How can the public watch “Yakap”?

We would be very happy to do special screenings.  Interested parties can arrange the screenings through CFP. We can visit schools and would be more than willing to tie up with community organizations.

When was Center for Possibilities Foundation established?

It was established in 2006.

Why was the Center for Possibilities Foundation established?

It was part of my personal journey. My son Andreas (now 22 years old) was diagnosed at age three with Global Development Delay. At the time, I wanted to understand what it meant to raise a child with special needs. There were no support groups for his particular type of disability, I didn’t know where to go, who to see, where to find what I needed to know. Everyone I knew hid it or did not address the elephant in the room, they never recognized my son and his disability for what it was. So I thought that maybe if I formed a group of my own, I would be able to ring a call to other people who might be in the same boat and need some help. I wanted to provide a support system to parents.

Who are the members of The Center for Possibilities Foundation (CFP)?

The way CFP is set up reflects our vision of inclusion. We come from different backgrounds, different types of families and family lives because it represents how the world is. That’s the way we want it to be. 

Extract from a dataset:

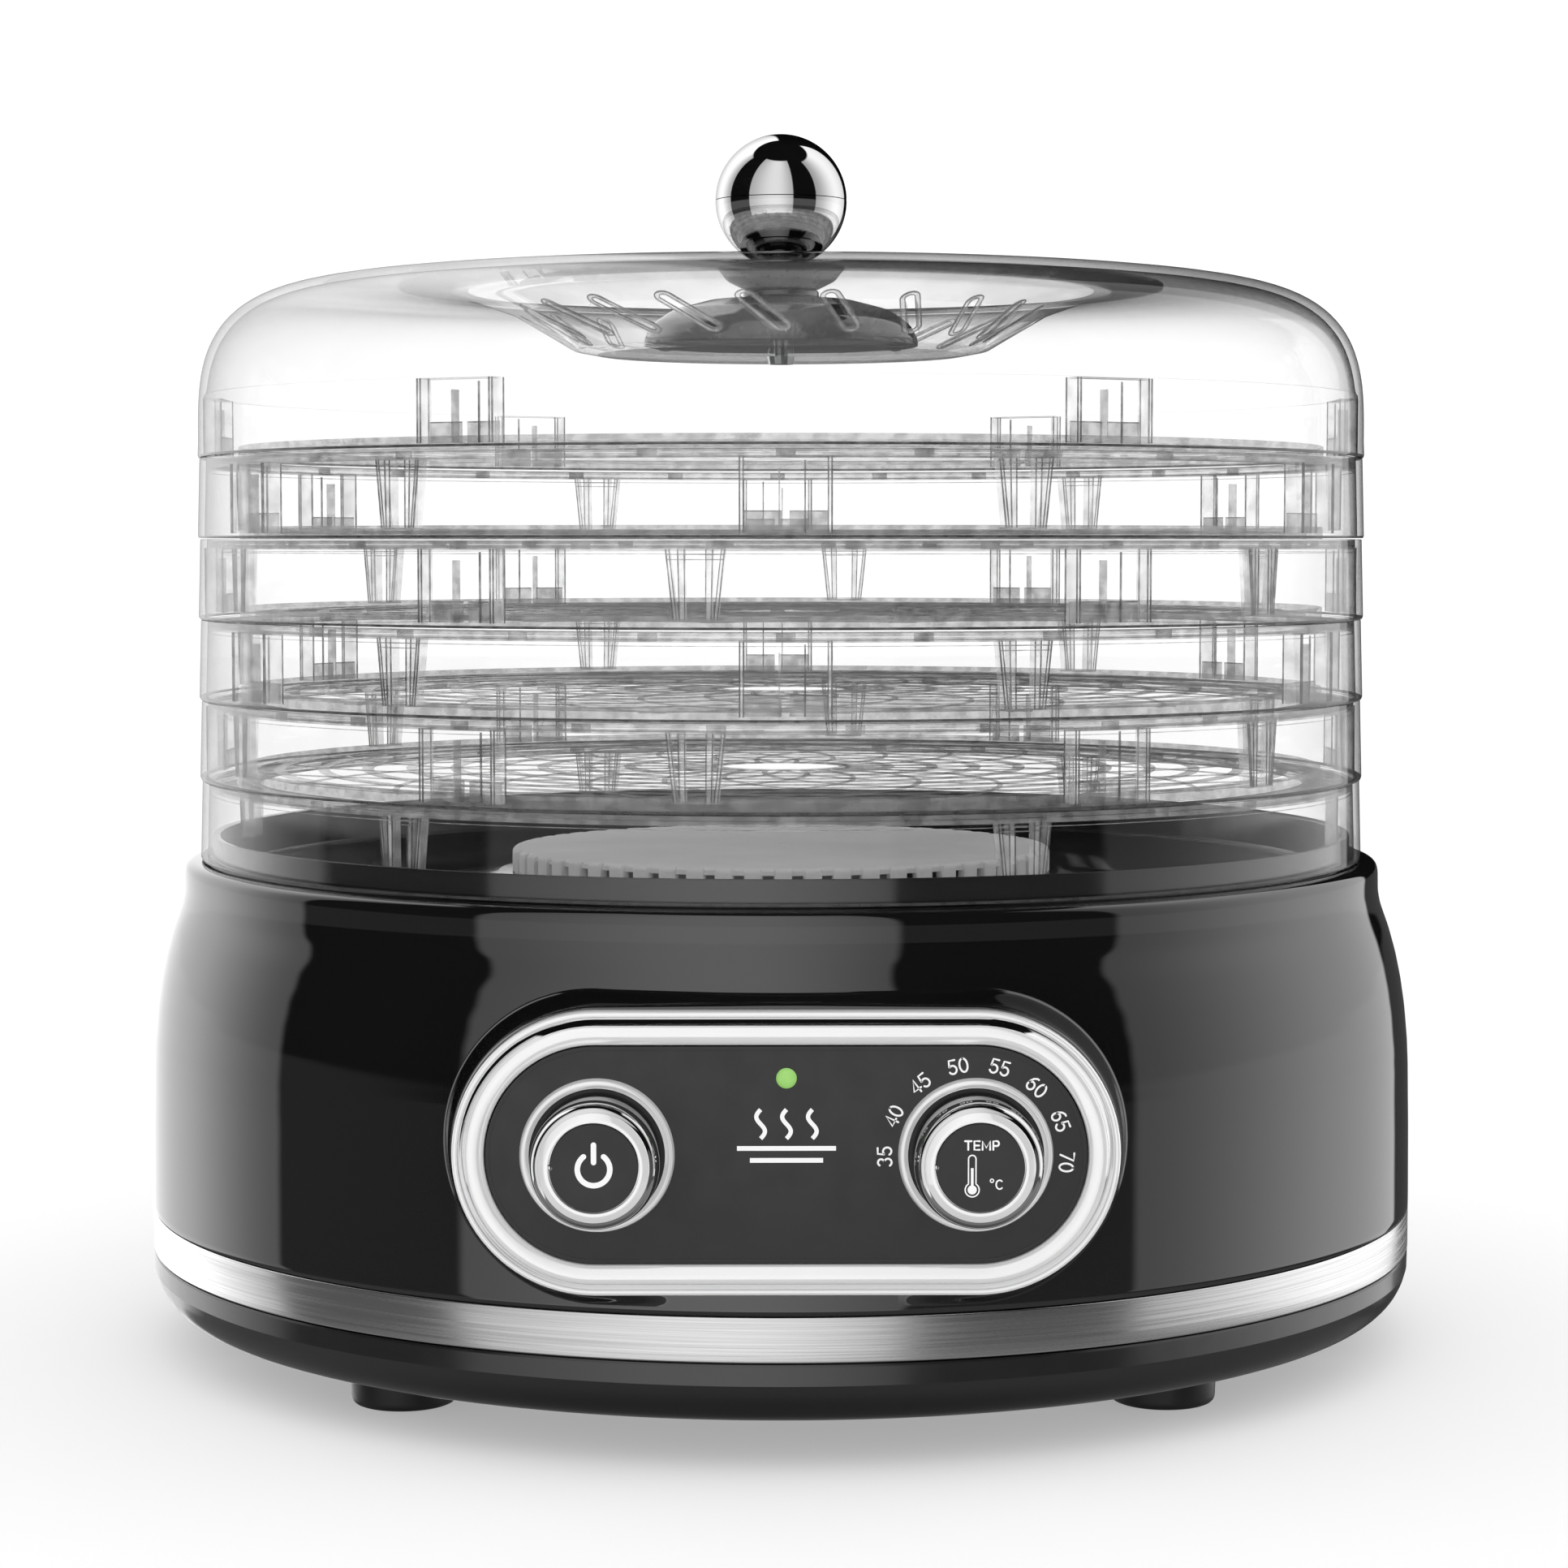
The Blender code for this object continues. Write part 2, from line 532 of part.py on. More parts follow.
def controls():
    button = new_empty("power_button_axis", (-KNOB_OFFSET, 0.0, 0.0), parent=PANEL)
    dial = new_empty("temp_knob_axis", (KNOB_OFFSET, 0.0, 0.0), parent=PANEL)
    spindle_end = SWITCH_FRONT - 0.0015
    knob("power_button", "power_button_face", "power_plunger", button, spindle_end)
    knob("temp_knob", "temp_knob_face", "temp_spindle", dial, spindle_end)
    bore = SPINDLE_RADIUS + GAP
    switch = block("power_switch", (-KNOB_OFFSET - 0.0095, -0.0110, SWITCH_FRONT - 0.0200),
                   (-KNOB_OFFSET + 0.0095, 0.0110, SWITCH_FRONT), "white_plastic", PANEL)
    depth = 0.0015 + BUTTON_TRAVEL + 2 * GAP
    hole = Matrix.Translation((-KNOB_OFFSET, 0.0, SWITCH_FRONT - depth / 2 + 0.0005))
    hole = hole @ Matrix.Diagonal((2 * bore, 2 * bore, depth + 0.0010, 1.0))
    combine(switch, "DIFFERENCE", solids("plunger_hole", [hole], sides=12, parent=PANEL))
    end = spindle_end - GAP
    can = [(0.0, end), (bore, end), (bore, SWITCH_FRONT), (0.0130, SWITCH_FRONT), (0.0140, SWITCH_FRONT - 0.0010),
           (0.0140, SWITCH_FRONT - 0.0140), (0.0, SWITCH_FRONT - 0.0140)]
    turned("thermostat", can, "galvanised", PANEL, closed=False, segments=SMALL_SEGMENTS,
           location=(KNOB_OFFSET, 0.0, 0.0))


# Supply and wiring

LEAD_GAP = 0.0006

def electrics():
    bush = [(0.0038, 0.0030), (0.0095, 0.0030), (0.0110, 0.0018), (0.0110, 0.0), (INLET_RADIUS, 0.0),
            (INLET_RADIUS, -0.0090), (0.0038, -0.0090)]
    turned("cord_bush", bush, "black_rubber", AXIS, segments=16,
           location=(0.0, REAR_REACH - 0.0030, INLET_Z), rotation=(math.radians(-90), 0.0, 0.0))
    floor = COVER_BOTTOM + 0.0025 + GAP
    block("terminal_block", (-0.0160, 0.1180, floor), (0.0160, 0.1300, floor + 0.0110), "white_plastic", AXIS)
    top = floor + 0.0110 + LEAD_GAP
    straight = 0.0050
    switch_y = LEAD_GAP - (SWITCH_FRONT - 0.0200 + PANEL_FRONT)
    can_y = LEAD_GAP - (SWITCH_FRONT - 0.0140 + PANEL_FRONT)
    left, right = -KNOB_OFFSET, KNOB_OFFSET
    supply = [(0.0, 0.1652, INLET_Z), (0.0, 0.1600, INLET_Z), (0.0, 0.1450, 0.0500), (0.0, 0.1300, 0.0380),
              (0.0, 0.1240, top + 2 * straight), (0.0, 0.1240, top)]
    live = [(-0.0100, 0.1240, top), (-0.0100, 0.1240, top + straight), (-0.0300, 0.1220, 0.0360),
            (-0.0700, 0.1080, 0.0360), (-0.1120, 0.0500, 0.0400), (-0.1200, -0.0200, 0.0440),
            (-0.1000, -0.0900, 0.0560), (-0.0600, -0.1250, 0.0720), (left, switch_y + straight, PANEL_Z),
            (left, switch_y, PANEL_Z)]
    link_height = PANEL_Z + 0.0050
    link = [(left + 0.0050, switch_y, link_height), (left + 0.0050, switch_y + straight, link_height),
            (-0.0250, -0.1300, 0.0830), (0.0, -0.1240, 0.0860), (0.0250, -0.1360, 0.0830),
            (right - 0.0050, can_y + straight, PANEL_Z), (right - 0.0050, can_y, PANEL_Z)]
    fuse_x = DUCT_RADIUS + 0.0037
    heat = [(right + 0.0060, can_y, PANEL_Z), (right + 0.0060, can_y + straight, PANEL_Z),
            (0.0600, -0.1260, 0.0780), (0.0900, -0.0800, 0.0820), (0.0920, -0.0300, 0.0860),
            (0.0780, -0.0060, 0.0880), (fuse_x, 0.0, 0.0940), (fuse_x, 0.0, 0.0980), (fuse_x, 0.0, 0.1010 - LEAD_GAP)]
    wire("supply_lead", smooth_route(supply), 0.0030, "white_sleeve", AXIS, 1)
    wire("live_lead", smooth_route(live, 3), 0.0012, "red_sleeve", AXIS)
    wire("switch_link", smooth_route(link, 3), 0.0012, "blue_sleeve", AXIS)
    wire("heater_lead", smooth_route(heat, 3), 0.0012, "red_sleeve", AXIS)


# Trays

BLOCK_HALF_WIDTH = 0.0109
BLOCK_INNER = 0.1500
BLOCK_OUTER = 0.1586
POCKET_BOTTOM = 0.0070      # clears the collar of the deck
LEDGE_RADIUS = 0.1440
FLOOR_RADIUS = 0.1485
POST_RADIUS = 0.1510
POST_BOTTOM = FLOOR_TOP - TRAY_PITCH + GAP      # stands just clear of the next floor down
WINDOW_WIDTH = 0.0360
WINDOW_ROWS = ((0.0200, 1), (0.0620, 2), (0.1040, 2))     # inner radius, sides of each arc


def pockets(name, low, high):
    """Six upright blocks inside a ring's wall, which stiffen it and key it to its neighbour."""
    size = (BLOCK_OUTER - BLOCK_INNER, 2 * BLOCK_HALF_WIDTH, high - low)
    centre = ((BLOCK_OUTER + BLOCK_INNER) / 2, 0.0, (low + high) / 2)
    return solids(name, [placed(centre, size, 60 * i) for i in range(6)])


def joined(obj):
    """The mesh that an object's booleans give. The object and its tools are removed."""
    mesh = evaluated_mesh(obj)
    tools = [modifier.object for modifier in obj.modifiers if modifier.type == "BOOLEAN"]
    for spent in tools + [obj]:
        bpy.data.objects.remove(spent, do_unlink=True)
    return mesh


def tray_ring():
    """A tray without its floor, at its own origin: a ring wall with a ledge inside its top, pockets and posts."""
    ring = turned("tray_ring", [
        (LEDGE_RADIUS, FLANGE_TOP), (TRAY_TOP_RADIUS - WALL, FLANGE_TOP), (TRAY_TOP_RADIUS - WALL, TRAY_TOP),
        (TRAY_TOP_RADIUS, TRAY_TOP), (TRAY_SKIRT_RADIUS, 0.0), (TRAY_SKIRT_RADIUS - WALL, 0.0),
        (TRAY_TOP_RADIUS - WALL, FLANGE_BOTTOM), (LEDGE_RADIUS, FLANGE_BOTTOM),
    ])
    top = FLANGE_BOTTOM + 0.0010
    combine(ring, "UNION", pockets("tray_pockets", POCKET_BOTTOM, top))
    middle = (POST_BOTTOM + top) / 2
    posts = [placed((POST_RADIUS, 0.0, middle), (0.0050, 0.0140, top - POST_BOTTOM), 22 + 60 * i) for i in range(6)]
    combine(ring, "UNION", solids("tray_posts", posts, bottom_scale=0.7))
    return joined(ring)


def tray_floor():
    """A round plate with rings of arc-shaped windows, at its tray's own origin."""
    windows = [sector(inner, inner + WINDOW_WIDTH, start + 1.5, start + 58.5, steps)
               for inner, steps in WINDOW_ROWS for start in range(-8, 352, 60)]
    floor = plate("floor_plate", [circle(FLOOR_RADIUS)] + windows, FLOOR_BOTTOM, FLOOR_TOP)
    mesh = floor.data.copy()
    mesh.transform(Matrix.Translation(floor.location))
    bpy.data.objects.remove(floor, do_unlink=True)
    return mesh


def trays():
    """Five alike trays, numbered from the top, each turned half a pitch from the next."""
    ring, floor = tray_ring(), tray_floor()
    for number in range(1, TRAY_COUNT + 1):
        seat = (0.0, 0.0, TRAY_SEAT_Z + (TRAY_COUNT - number) * TRAY_PITCH)
        turn = (0.0, 0.0, math.radians(-90 + (30 if number % 2 == 0 else 0)))
        add_object(f"tray_{number}", ring.copy(), "clear_plastic", AXIS, seat, turn)
        add_object(f"tray_{number}_floor", floor.copy(), "clear_plastic", AXIS, seat, turn)
    bpy.data.meshes.remove(ring)
    bpy.data.meshes.remove(floor)


# Lid

LID_WALL_TOP = 0.2462
LID_EXPONENT = 3.2
LID_STEPS = 5
SLOT_COUNT = 20
SLOT_TWIST = -32
SLOT_START = 13.6
FUNNEL_RADIUS = 0.0862
FUNNEL_FLOOR_TOP = 0.2730
BORE = 0.0022
SADDLE_TOP = 0.2886
SAUCER_TOP = 0.2952


def shoulder(inset):
    """Points of the lid's round shoulder, from its crest down to its wall."""
    points = []
    for i in range(LID_STEPS + 1):
        t = math.pi / 2 * (1 - i / LID_STEPS) ** 1.7
        radius = LID_CREST_RADIUS + (0.1601 - inset - LID_CREST_RADIUS) * math.cos(t) ** (2 / LID_EXPONENT)
        height = LID_WALL_TOP + (LID_CREST_Z - inset - LID_WALL_TOP) * math.sin(t) ** (2 / LID_EXPONENT)
        points.append((radius, height))
    return points


def lid_dome():
    """The lid's wall and round shoulder, with the funnel as a separate piece inside its crest."""
    thick = 0.0020
    inner_top = 0.2881
    dome = [(FUNNEL_RADIUS + GAP, inner_top)] + shoulder(0.0)
    dome += [(0.1603, LID_SEAT_Z), (0.1603 - WALL, LID_SEAT_Z)]
    dome += shoulder(thick)[::-1] + [(FUNNEL_RADIUS + GAP, inner_top - thick)]
    lid = turned("lid_dome", dome, "clear_plastic", AXIS)
    lid_pockets = pockets("lid_pockets", LID_SEAT_Z + 0.0010, LID_SEAT_Z + 0.0166)
    lid_pockets.parent = AXIS
    combine(lid, "UNION", lid_pockets)
    floor = FUNNEL_FLOOR_TOP
    funnel = turned("lid_funnel", [
        (BORE, floor), (0.0500, floor), (0.0565, floor + 0.0012), (0.0725, 0.2834), (FUNNEL_RADIUS, 0.2880),
        (FUNNEL_RADIUS, 0.2860), (0.0740, 0.2817), (0.0575, floor - 0.0010), (0.0510, floor - 0.0022),
        (BORE, floor - 0.0022),
    ], "clear_plastic", AXIS)
    slope = math.degrees(math.atan2(0.2834 - 0.2742, 0.0725 - 0.0565))
    slots = [placed((0.0645, 0.0, 0.2788), (0.0190, 0.0026, 0.0120), SLOT_START + spin, -slope, SLOT_TWIST)
             for spin in range(0, 360, 360 // SLOT_COUNT)]
    combine(funnel, "DIFFERENCE", solids("lid_slots", slots, parent=AXIS))


def lid_knob():
    seat = FUNNEL_FLOOR_TOP + GAP
    saddle = [(BORE, SADDLE_TOP), (0.0105, SADDLE_TOP), (0.0105, 0.2862), (0.0200, 0.2856), (0.0300, 0.2830),
              (0.0360, 0.2790), (0.0380, 0.2752), (0.0380, seat), (BORE, seat)]
    turned("knob_saddle", saddle, "gloss_black", AXIS, segments=SMALL_SEGMENTS)
    under = SADDLE_TOP + GAP
    saucer = [(BORE, under + 0.0030), (0.0090, under + 0.0032), (0.0168, SAUCER_TOP), (0.0180, SAUCER_TOP),
              (0.0150, under + 0.0023), (0.0102, under), (BORE, under)]
    turned("knob_saucer", saucer, "chrome", AXIS, segments=SMALL_SEGMENTS)
    steps = 6
    upper = []
    for i in range(steps + 1):
        angle = math.pi / 2 * i / steps
        upper.append((BALL_RADIUS * math.sin(angle), BALL_Z + BALL_RADIUS * math.cos(angle)))
    upper[-1] = (BALL_RADIUS, BALL_Z + GAP / 2)
    upper[0] = (0.0, BALL_Z + BALL_RADIUS)
    upper.append((0.0, BALL_Z + GAP / 2))
    turned("knob_ball_upper", upper, "chrome", AXIS, closed=False, segments=SMALL_SEGMENTS)
    stem_radius = 0.0065
    stem_bottom = under + 0.0032 + GAP
    lower = [(0.0, BALL_Z - GAP / 2)]
    last = math.acos(stem_radius / BALL_RADIUS)
    for i in range(steps):
        angle = last * i / (steps - 1)
        lower.append((BALL_RADIUS * math.cos(angle), BALL_Z - GAP / 2 - BALL_RADIUS * math.sin(angle)))
    hole_end = 0.3060
    lower += [(stem_radius, stem_bottom), (BORE, stem_bottom), (BORE, hole_end), (0.0, hole_end)]
    turned("knob_ball_lower", lower, "chrome", AXIS, closed=False, segments=SMALL_SEGMENTS)
    head_top = FUNNEL_FLOOR_TOP - 0.0022 - GAP
    shank = BORE - GAP
    screw = [(0.0, hole_end - 0.0006), (shank, hole_end - 0.0006), (shank, head_top), (0.0038, head_top),
             (0.0034, head_top - 0.0022), (0.0, head_top - 0.0022)]
    turned("knob_screw", screw, "galvanised", AXIS, closed=False, segments=12)


clear_scene()
PARTS = new_collection("food_dehydrator")
CUTTERS = new_collection("cutters")
AXIS = new_empty("turning_axis", (0.0, AXIS_Y, 0.0))
PANEL = new_empty("panel_centre", (0.0, -PANEL_FRONT, PANEL_Z), (math.radians(90), 0.0, 0.0), AXIS)
base_housing()
chrome_band()
bottom_cover()
cover_screws()
feet()
top_deck()
air_diffuser()
motor_and_fan()
heater()
panel_parts()
controls()
electrics()
trays()
lid_dome()
lid_knob()
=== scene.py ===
"""Looks of the round five-tray food dehydrator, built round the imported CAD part."""

import math

import bmesh
import bpy
import numpy as np
from mathutils import Matrix, Vector


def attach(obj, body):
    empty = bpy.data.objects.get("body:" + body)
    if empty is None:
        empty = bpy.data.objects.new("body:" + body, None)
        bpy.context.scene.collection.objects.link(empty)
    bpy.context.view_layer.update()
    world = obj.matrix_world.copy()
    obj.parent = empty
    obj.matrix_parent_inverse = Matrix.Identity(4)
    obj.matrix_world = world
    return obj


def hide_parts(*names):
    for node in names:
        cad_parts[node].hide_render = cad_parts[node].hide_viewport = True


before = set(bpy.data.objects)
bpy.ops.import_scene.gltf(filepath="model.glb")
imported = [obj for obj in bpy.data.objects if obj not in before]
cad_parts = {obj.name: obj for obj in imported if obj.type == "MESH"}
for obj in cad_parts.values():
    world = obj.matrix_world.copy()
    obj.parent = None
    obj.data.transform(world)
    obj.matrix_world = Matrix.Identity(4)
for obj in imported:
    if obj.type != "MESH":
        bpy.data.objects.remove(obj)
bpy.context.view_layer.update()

# Sizes shared with the CAD part, in metres
AXIS_Y = 0.00895            # the turned parts' axis
GAP = 0.0003
PANEL_FRONT = 0.1785        # front of the bezel, from the axis
PANEL_Z = 0.0770
PANEL_LENGTH = 0.1400
PANEL_HEIGHT = 0.0508
BEZEL_WIDTH = 0.0080
FASCIA_FRONT = -0.0010      # in the panel's own axes, where z = 0 is the bezel's front
KNOB_OFFSET = 0.0440
KNOB_REACH = 0.0170
TRAY_SEAT_Z = 0.1331
TRAY_PITCH = 0.02176
LID_SEAT_Z = 0.2419
SHELL_SIDES = 384           # sides of the housing and what has to meet it
CLEAR_SIDES = 192           # sides of the trays and the lid


# Placing

def move(x, y=0.0, z=0.0):
    return Matrix.Translation((x, y, z))


def turn(degrees, axis="Z"):
    return Matrix.Rotation(math.radians(degrees), 4, axis)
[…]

The CFP board is composed of finance expert Renato Reyes, educators Cynthia and Lito Gonzalez; restaurateurs, car enthusiasts, and civic leaders, Vangie and Dieter Jaehn; mommy blogger Michelle Ressa Aventajado, jeweller Geeta Chulani,  producer Yvonne de Paula; co-parent of a special child, Totoy Garcia, publisher Maricris Lim Pineda, accomplished netizen Mark Ignacio, and our spiritual adviser Fr. Gerard Deveza.

What are the projects of The Center for Possibilities Foundation (CFP)?

Right now we are focused on the SPED Centers. All these SPED Centers provide services for free so we have to generate funding for them. Through the years, CFP has engaged in teaching skills and promoting inclusion with the underserved sectors through support groups, literature, film showing, and orientation. We’ve published books regarding persons with special needs (There’s Something You Should Know About Me) and we’ve organized events such as special football tournaments that allow the athletic inclinations of these kids to shine.

How can they get in touch with The Center for Possibilities Foundation (CFP)?

They can reach us through our website, centerforpossibilities.asia or call us at (02) 723-1242 or (0918) 888-1759.

Who are the patrons and benefactors that you would like to acknowledge?

Rustan’s  Commercial  Corporation, Gruppo Mobili Philippines, Inc., AY Foundation, Inc., Royal Duty Free Subic, Marks & Spencer, Mamou Restaurant, Ralph’s Wines & Spirits, Rustan Marketing Corporation, Coca-Cola Bottlers Philippines  Inc., Leslie Corporation – Clover Chips, Miladay, Orogem, The Phinma Foundation, Inner Peace Foundation Inc. Manila, Music Master (Music School & Recording Arts), nananadal Public Relations & Events Management,  Philippine Daily Inquirer, The Philippine Star, Crossover 105.1 FM, and Retro DCG –FM – 105.9.